## Work to do
Exactly repeat the full listing that follows.

## Recorded data
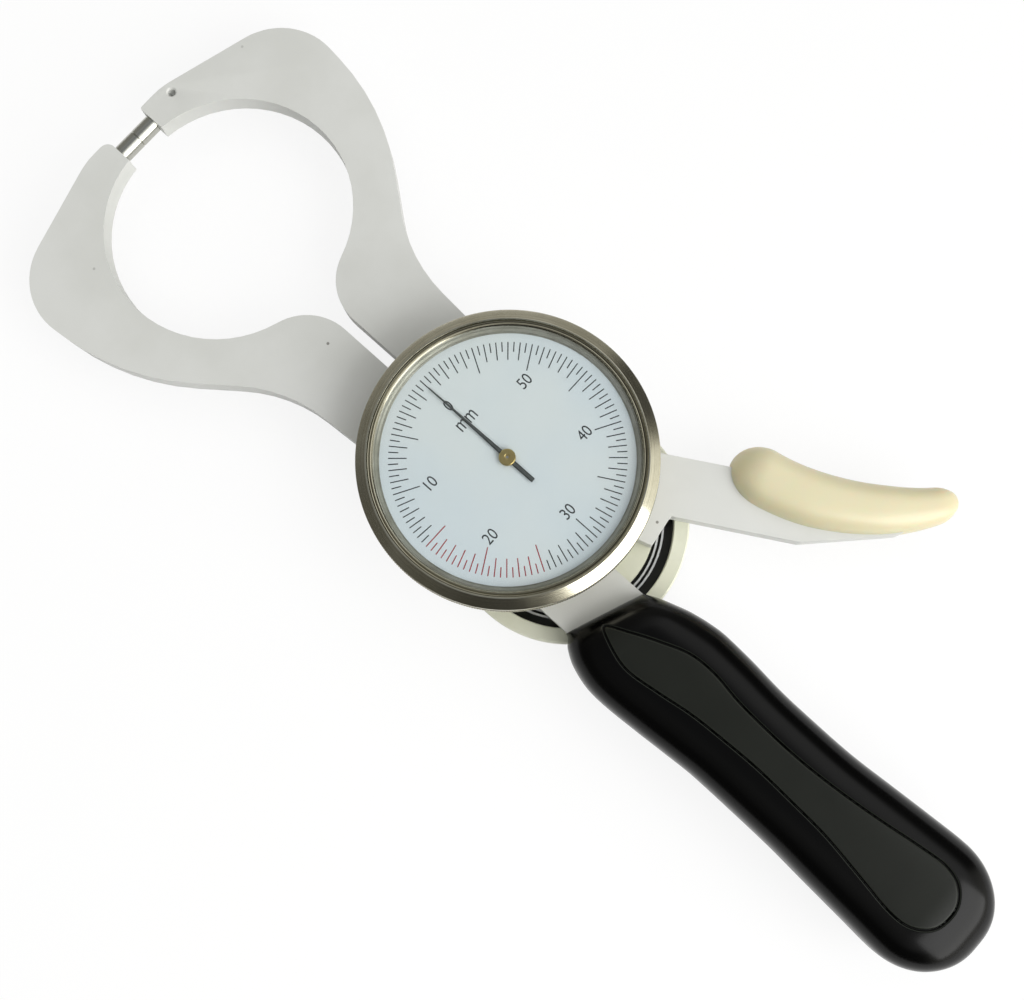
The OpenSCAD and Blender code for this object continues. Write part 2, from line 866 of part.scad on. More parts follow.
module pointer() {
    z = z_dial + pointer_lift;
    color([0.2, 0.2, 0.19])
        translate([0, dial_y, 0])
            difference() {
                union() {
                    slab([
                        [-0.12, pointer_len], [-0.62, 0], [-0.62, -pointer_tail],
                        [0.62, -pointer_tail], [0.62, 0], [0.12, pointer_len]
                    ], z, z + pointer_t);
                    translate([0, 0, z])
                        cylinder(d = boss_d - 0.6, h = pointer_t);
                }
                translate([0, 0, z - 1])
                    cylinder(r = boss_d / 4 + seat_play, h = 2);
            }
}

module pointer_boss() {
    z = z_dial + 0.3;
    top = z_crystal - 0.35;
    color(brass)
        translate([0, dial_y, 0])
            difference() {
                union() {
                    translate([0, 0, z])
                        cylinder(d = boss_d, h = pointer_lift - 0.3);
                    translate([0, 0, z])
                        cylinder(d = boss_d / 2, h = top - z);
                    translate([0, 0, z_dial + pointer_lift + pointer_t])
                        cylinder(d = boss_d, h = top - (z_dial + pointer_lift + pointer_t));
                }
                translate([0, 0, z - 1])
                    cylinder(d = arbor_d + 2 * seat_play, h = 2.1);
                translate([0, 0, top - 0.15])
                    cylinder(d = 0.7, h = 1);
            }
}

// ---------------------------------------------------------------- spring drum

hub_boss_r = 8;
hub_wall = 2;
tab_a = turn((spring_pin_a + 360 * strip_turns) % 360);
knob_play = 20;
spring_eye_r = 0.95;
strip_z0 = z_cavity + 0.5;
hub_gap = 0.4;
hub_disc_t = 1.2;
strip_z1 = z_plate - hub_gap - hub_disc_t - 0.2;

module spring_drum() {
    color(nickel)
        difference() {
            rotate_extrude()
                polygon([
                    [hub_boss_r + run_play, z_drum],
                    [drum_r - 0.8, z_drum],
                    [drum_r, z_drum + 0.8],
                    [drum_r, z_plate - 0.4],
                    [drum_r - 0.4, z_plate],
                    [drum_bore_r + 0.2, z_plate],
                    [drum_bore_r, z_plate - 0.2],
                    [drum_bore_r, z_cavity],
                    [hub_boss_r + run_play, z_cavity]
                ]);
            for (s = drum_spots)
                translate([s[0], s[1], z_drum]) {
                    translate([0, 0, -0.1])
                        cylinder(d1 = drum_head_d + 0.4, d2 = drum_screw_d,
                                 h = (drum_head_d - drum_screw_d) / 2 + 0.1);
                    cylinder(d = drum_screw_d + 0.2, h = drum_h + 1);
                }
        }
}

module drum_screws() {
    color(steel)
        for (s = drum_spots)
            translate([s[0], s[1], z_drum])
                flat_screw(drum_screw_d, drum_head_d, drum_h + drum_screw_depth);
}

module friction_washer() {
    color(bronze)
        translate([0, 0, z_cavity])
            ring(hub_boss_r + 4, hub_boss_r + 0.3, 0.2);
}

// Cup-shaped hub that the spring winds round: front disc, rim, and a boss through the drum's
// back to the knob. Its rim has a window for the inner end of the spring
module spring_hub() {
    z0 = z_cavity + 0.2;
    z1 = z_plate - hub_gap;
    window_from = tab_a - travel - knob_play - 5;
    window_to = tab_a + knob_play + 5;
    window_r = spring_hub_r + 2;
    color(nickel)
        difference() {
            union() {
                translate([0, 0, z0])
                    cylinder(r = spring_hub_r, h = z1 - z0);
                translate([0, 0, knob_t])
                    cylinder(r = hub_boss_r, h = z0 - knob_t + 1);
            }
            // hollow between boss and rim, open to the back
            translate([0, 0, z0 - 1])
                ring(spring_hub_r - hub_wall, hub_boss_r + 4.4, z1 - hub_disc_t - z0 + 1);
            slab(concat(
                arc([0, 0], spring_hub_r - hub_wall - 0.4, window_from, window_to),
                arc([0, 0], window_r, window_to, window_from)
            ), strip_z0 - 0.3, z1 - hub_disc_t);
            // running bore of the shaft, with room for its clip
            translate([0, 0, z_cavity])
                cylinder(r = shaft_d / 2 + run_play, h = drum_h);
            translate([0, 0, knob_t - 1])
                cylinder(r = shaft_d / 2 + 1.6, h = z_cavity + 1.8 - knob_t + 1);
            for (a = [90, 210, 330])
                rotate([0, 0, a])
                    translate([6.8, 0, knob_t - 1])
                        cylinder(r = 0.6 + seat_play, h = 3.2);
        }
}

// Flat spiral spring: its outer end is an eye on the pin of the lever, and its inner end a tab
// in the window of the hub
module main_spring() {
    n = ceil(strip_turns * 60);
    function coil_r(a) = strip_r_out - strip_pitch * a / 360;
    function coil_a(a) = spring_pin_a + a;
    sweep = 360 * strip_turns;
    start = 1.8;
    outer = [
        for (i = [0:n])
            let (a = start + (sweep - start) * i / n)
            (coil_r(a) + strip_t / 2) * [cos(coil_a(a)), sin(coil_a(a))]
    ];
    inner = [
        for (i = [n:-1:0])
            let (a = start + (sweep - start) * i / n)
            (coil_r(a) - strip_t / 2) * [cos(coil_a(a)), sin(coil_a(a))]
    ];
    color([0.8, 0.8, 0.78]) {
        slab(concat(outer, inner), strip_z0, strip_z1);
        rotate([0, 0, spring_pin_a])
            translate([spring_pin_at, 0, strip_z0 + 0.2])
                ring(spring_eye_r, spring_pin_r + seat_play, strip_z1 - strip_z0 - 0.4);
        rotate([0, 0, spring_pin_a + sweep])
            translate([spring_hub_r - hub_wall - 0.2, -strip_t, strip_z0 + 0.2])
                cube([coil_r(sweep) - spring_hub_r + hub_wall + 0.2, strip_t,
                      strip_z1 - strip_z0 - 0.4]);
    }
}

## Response
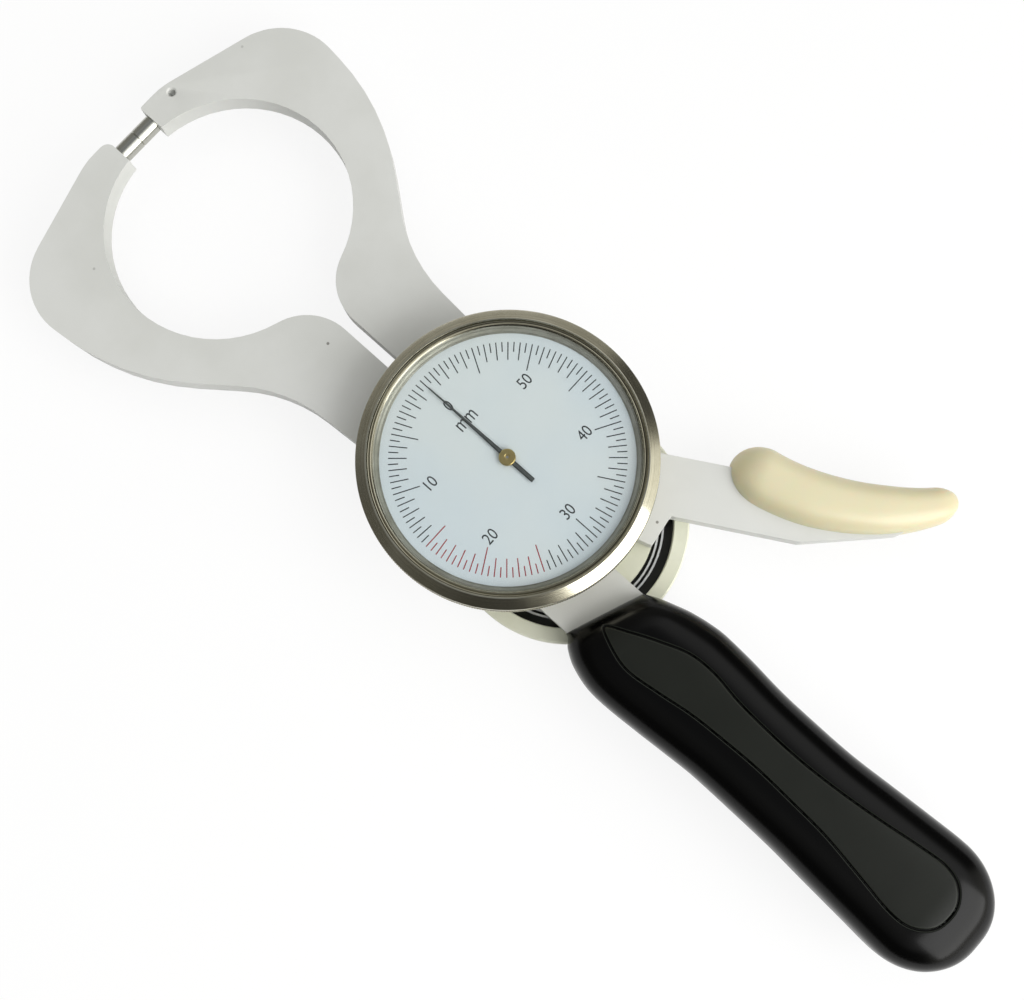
The OpenSCAD and Blender code for this object continues. Write part 2, from line 866 of part.scad on. More parts follow.
module pointer() {
    z = z_dial + pointer_lift;
    color([0.2, 0.2, 0.19])
        translate([0, dial_y, 0])
            difference() {
                union() {
                    slab([
                        [-0.12, pointer_len], [-0.62, 0], [-0.62, -pointer_tail],
                        [0.62, -pointer_tail], [0.62, 0], [0.12, pointer_len]
                    ], z, z + pointer_t);
                    translate([0, 0, z])
                        cylinder(d = boss_d - 0.6, h = pointer_t);
                }
                translate([0, 0, z - 1])
                    cylinder(r = boss_d / 4 + seat_play, h = 2);
            }
}

module pointer_boss() {
    z = z_dial + 0.3;
    top = z_crystal - 0.35;
    color(brass)
        translate([0, dial_y, 0])
            difference() {
                union() {
                    translate([0, 0, z])
                        cylinder(d = boss_d, h = pointer_lift - 0.3);
                    translate([0, 0, z])
                        cylinder(d = boss_d / 2, h = top - z);
                    translate([0, 0, z_dial + pointer_lift + pointer_t])
                        cylinder(d = boss_d, h = top - (z_dial + pointer_lift + pointer_t));
                }
                translate([0, 0, z - 1])
                    cylinder(d = arbor_d + 2 * seat_play, h = 2.1);
                translate([0, 0, top - 0.15])
                    cylinder(d = 0.7, h = 1);
            }
}

// ---------------------------------------------------------------- spring drum

hub_boss_r = 8;
hub_wall = 2;
tab_a = turn((spring_pin_a + 360 * strip_turns) % 360);
knob_play = 20;
spring_eye_r = 0.95;
strip_z0 = z_cavity + 0.5;
hub_gap = 0.4;
hub_disc_t = 1.2;
strip_z1 = z_plate - hub_gap - hub_disc_t - 0.2;

module spring_drum() {
    color(nickel)
        difference() {
            rotate_extrude()
                polygon([
                    [hub_boss_r + run_play, z_drum],
                    [drum_r - 0.8, z_drum],
                    [drum_r, z_drum + 0.8],
                    [drum_r, z_plate - 0.4],
                    [drum_r - 0.4, z_plate],
                    [drum_bore_r + 0.2, z_plate],
                    [drum_bore_r, z_plate - 0.2],
                    [drum_bore_r, z_cavity],
                    [hub_boss_r + run_play, z_cavity]
                ]);
            for (s = drum_spots)
                translate([s[0], s[1], z_drum]) {
                    translate([0, 0, -0.1])
                        cylinder(d1 = drum_head_d + 0.4, d2 = drum_screw_d,
                                 h = (drum_head_d - drum_screw_d) / 2 + 0.1);
                    cylinder(d = drum_screw_d + 0.2, h = drum_h + 1);
                }
        }
}

module drum_screws() {
    color(steel)
        for (s = drum_spots)
            translate([s[0], s[1], z_drum])
                flat_screw(drum_screw_d, drum_head_d, drum_h + drum_screw_depth);
}

module friction_washer() {
    color(bronze)
        translate([0, 0, z_cavity])
            ring(hub_boss_r + 4, hub_boss_r + 0.3, 0.2);
}

// Cup-shaped hub that the spring winds round: front disc, rim, and a boss through the drum's
// back to the knob. Its rim has a window for the inner end of the spring
module spring_hub() {
    z0 = z_cavity + 0.2;
    z1 = z_plate - hub_gap;
    window_from = tab_a - travel - knob_play - 5;
    window_to = tab_a + knob_play + 5;
    window_r = spring_hub_r + 2;
    color(nickel)
        difference() {
            union() {
                translate([0, 0, z0])
                    cylinder(r = spring_hub_r, h = z1 - z0);
                translate([0, 0, knob_t])
                    cylinder(r = hub_boss_r, h = z0 - knob_t + 1);
            }
            // hollow between boss and rim, open to the back
            translate([0, 0, z0 - 1])
                ring(spring_hub_r - hub_wall, hub_boss_r + 4.4, z1 - hub_disc_t - z0 + 1);
            slab(concat(
                arc([0, 0], spring_hub_r - hub_wall - 0.4, window_from, window_to),
                arc([0, 0], window_r, window_to, window_from)
            ), strip_z0 - 0.3, z1 - hub_disc_t);
            // running bore of the shaft, with room for its clip
            translate([0, 0, z_cavity])
                cylinder(r = shaft_d / 2 + run_play, h = drum_h);
            translate([0, 0, knob_t - 1])
                cylinder(r = shaft_d / 2 + 1.6, h = z_cavity + 1.8 - knob_t + 1);
            for (a = [90, 210, 330])
                rotate([0, 0, a])
                    translate([6.8, 0, knob_t - 1])
                        cylinder(r = 0.6 + seat_play, h = 3.2);
        }
}

// Flat spiral spring: its outer end is an eye on the pin of the lever, and its inner end a tab
// in the window of the hub
module main_spring() {
    n = ceil(strip_turns * 60);
    function coil_r(a) = strip_r_out - strip_pitch * a / 360;
    function coil_a(a) = spring_pin_a + a;
    sweep = 360 * strip_turns;
    start = 1.8;
    outer = [
        for (i = [0:n])
            let (a = start + (sweep - start) * i / n)
            (coil_r(a) + strip_t / 2) * [cos(coil_a(a)), sin(coil_a(a))]
    ];
    inner = [
        for (i = [n:-1:0])
            let (a = start + (sweep - start) * i / n)
            (coil_r(a) - strip_t / 2) * [cos(coil_a(a)), sin(coil_a(a))]
    ];
    color([0.8, 0.8, 0.78]) {
        slab(concat(outer, inner), strip_z0, strip_z1);
        rotate([0, 0, spring_pin_a])
            translate([spring_pin_at, 0, strip_z0 + 0.2])
                ring(spring_eye_r, spring_pin_r + seat_play, strip_z1 - strip_z0 - 0.4);
        rotate([0, 0, spring_pin_a + sweep])
            translate([spring_hub_r - hub_wall - 0.2, -strip_t, strip_z0 + 0.2])
                cube([coil_r(sweep) - spring_hub_r + hub_wall + 0.2, strip_t,
                      strip_z1 - strip_z0 - 0.4]);
    }
}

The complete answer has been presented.